Menanggapi pertanyaan terkait vendor penyuplai BBM kapal tersebut, Aryo juga mengakui hal itu dilakukan oleh vendor dari Jakarta. Demikian pula saat ditanya mengenai penyebab dari selisih BBM hasil temuannya, Aryo mengaku tidak tahu.
“Pengisian dari vendor Jakarta. Saya tidak tahu penyebab selisihnya apa. Yang saya lakukan hanya pasang alat untuk memastikan agar tidak ada transfer BBM,” ungkap Aryo.
Namun saat ditanya soal hasil penelitian mereka yang dipakai sebagai dasar audit oleh auditor internal PT Meratus Line, baik Irwan maupun Aryo sama-sama membenarkan bahwa mereka pernah dimintai keterangannya oleh auditor internal.
Aryo bahkan memastikan, bahwa salah satu auditor yang menanyainya adalah Fenny yang sebelumnya bersaksi di persidangan. “Pernah dimintai keterangan oleh auditor internal. Salah satunya oleh bu Fenny,” tegasnya.
Syaiful pun menegaskan, bahwa jika penelitian kedua saksi yang dianggapn tidak kompeten itu digunakan, maka hasil audit yang digunakan oleh PT Meratus Line sebelumnya pun secara hukum dianggapnya tidak dapat dipertanggungjawabkan.
“Audit internal mereka secara hukum tidak dapat dipertanggungjawabkan. Karena juga hanya berdasarkan asumsi,” ungkapnya.
Terkait dengan perkara ini, ia menjelaskan bahwa keterangan saksi sebelumnya yang berusaha menumpahkan kesalahannya pada PT Bahana Line secara korporasi adalah tidak tepat. Sebab, dalam perkara ini oknum karyawan Meratus dan oknum karyawan Bahana lah yang bermain.
“Keterangan saksi kali ini juga tidak terkait dengan fakta karena menceritakan soal proyek di kapal yang justru vendor nya bukan Bahana,” ungkapnya.
Sebelumnya, pada sidang Selasa (17/1) lalu, baik kesaksian Dirut PT Meratus Slamet Raharjo maupun Audit internal Fenny lebih banyak terkesan menyudutkan PT Bahana secara korporasi. Slamet bahkan sempat menyebut, bahwa karyawannya yang bernama Edi Setyawan menerima langsung sejumlah uang dari Bahana.

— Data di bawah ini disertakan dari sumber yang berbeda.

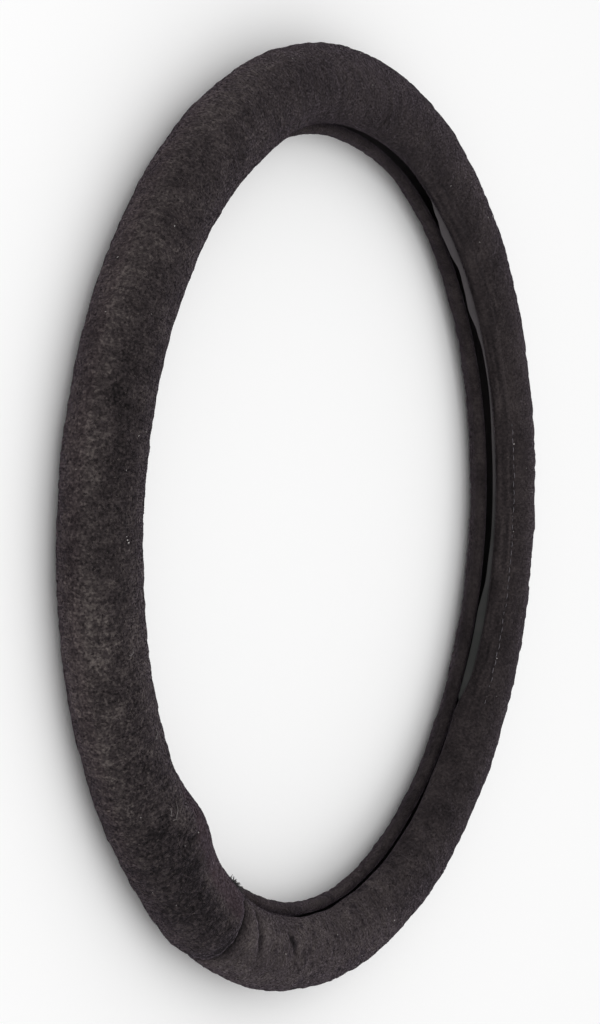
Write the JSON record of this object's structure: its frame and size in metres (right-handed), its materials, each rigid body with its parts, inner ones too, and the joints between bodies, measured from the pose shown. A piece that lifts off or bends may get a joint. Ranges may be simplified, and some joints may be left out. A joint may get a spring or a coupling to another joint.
{
  "type": "steering wheel cover",
  "caption": "Ring-shaped plush cover on a moulded channel liner that opens inwards and grips the rim of a car's steering wheel.",
  "frame": {"origin": "centre of the ring, on the surface that its back lies on", "axes": "+Z is the axis of the wheel, towards the driver's side of the cover; +X is the right side and +Y the top, as seen from the driver's side"},
  "size_m": [0.3899, 0.3897, 0.0314],
  "materials": {
    "plush": "short-pile velour, charcoal grey, brushed in patches",
    "liner": "moulded, matte mid grey"
  },
  "bodies": {
    "root": {"plush_cover": "plush", "liner_ring": "liner"}
  },
  "joints": []
}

Sedangkan Fenny sendiri, juga sempat mengakui, soal perhitungan kerugian yang awalnya ditaksir mencapai Rp501 miliar, melorot menjadi Rp94 miliar setelah dicecar oleh para pengacara terdakwa. Fenny juga mengakui jika metode audit yang dilakukannya lebih banyak berdasarkan asumsi.